Japan's rich culture and tradition is reflected in the grit showcased by its people

travel Updated: Apr 20, 2011 12:30 IST

As I watch the cherry trees bloom in London, my enjoyment is tinged with sadness. The gardens of Tokyo, canals of Kyoto and in the countryside everywhere, the Japanese hearts would have been stirring, for it is time to sit under the blooms and enjoy their picnics. This spring, however, they are weighed down by the recent tragedies. What is most apparent while visiting Japan is the peoples' deep appreciation for nature. They enjoy not just the beautiful light and painted sunsets, but even the dark clouds, autumn's storms and winter's snow. It was in Tokyo that I first noted the beauty of uneven,
handmade pottery and admired the character in the cracked glaze. The Japanese call it wabi sabi -- finding beauty in imperfection.

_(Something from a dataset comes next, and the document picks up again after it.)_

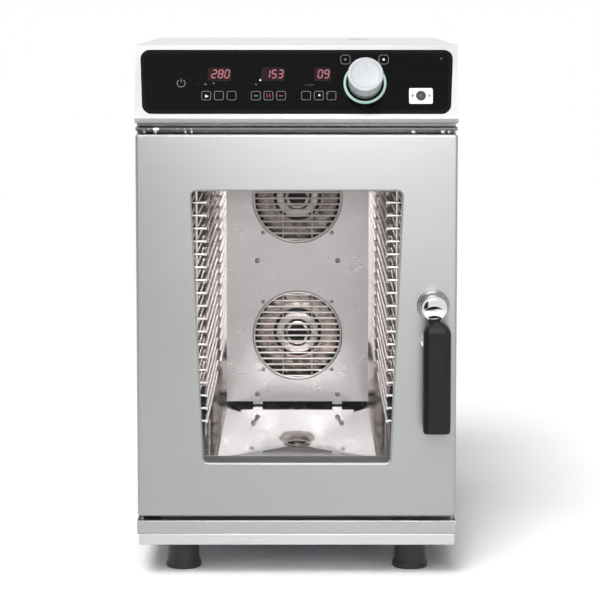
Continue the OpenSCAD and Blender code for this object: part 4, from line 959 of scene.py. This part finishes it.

While reeling from the recent tsunami, earthquake and toxic fumes, the Japanese have been admirably strong. Ben Macintyre in The Times talks about gaman, a Japanese trait, "the unflappable stoicism that helps this nation survive whatever nature throws at it."

Rich culture
There is so much from the Japanese culture that has permeated our lives. As a child, I learned origami, folding paper into interesting shapes. In Japan, when someone is unwell, friends send paper cranes, symbolic of good health and longevity. Over the years we've read Haiku poetry by Basho and other poets, plunged ourselves into Haruki Murakami's novels and watched Akira Kurosawa's movies. We've admired ikebana flower arrangements and the art of bonsai, where trees are trimmed to miniature size. People all over the world have developed a taste for Yakatori, Tempura and Sushi, and it was in Tokyo that I discovered the flavourful, spicy powder, shichimi, which has me addicted. The delicious and nutritious silken tofu is now a regular at our table. Karaoke and Sumo wrestling are two things that have become more popular even outside Japan. My friend and I were invited to lunch with Akebono, a six foot, eight inches tall, five-hundred pound sumo wrestler. He had been the yokozuna or grand champion for three years. "Sumo has become even more popular outside Japan, particularly in Mongolia," Akebono said over lunch. I was curious to see what all he would order for lunch, but he had already eaten. He sat next to me so the table was pushed so far out to make room for him that I could barely reach my chopsticks.

Over the next few days, we took the Shinkansen bullet train to Kyoto, where we stayed at a traditional ryokan with sliding, rice paper room dividers. Our meals were served by demure ladies in Kimonos, who taught us to drink macha, their special green tea, in exactly three and a half sips. There was so much to absorb and appreciate that the words Arigato Gozaimasu, thank you very much, remained on our lips and minds for a very long while.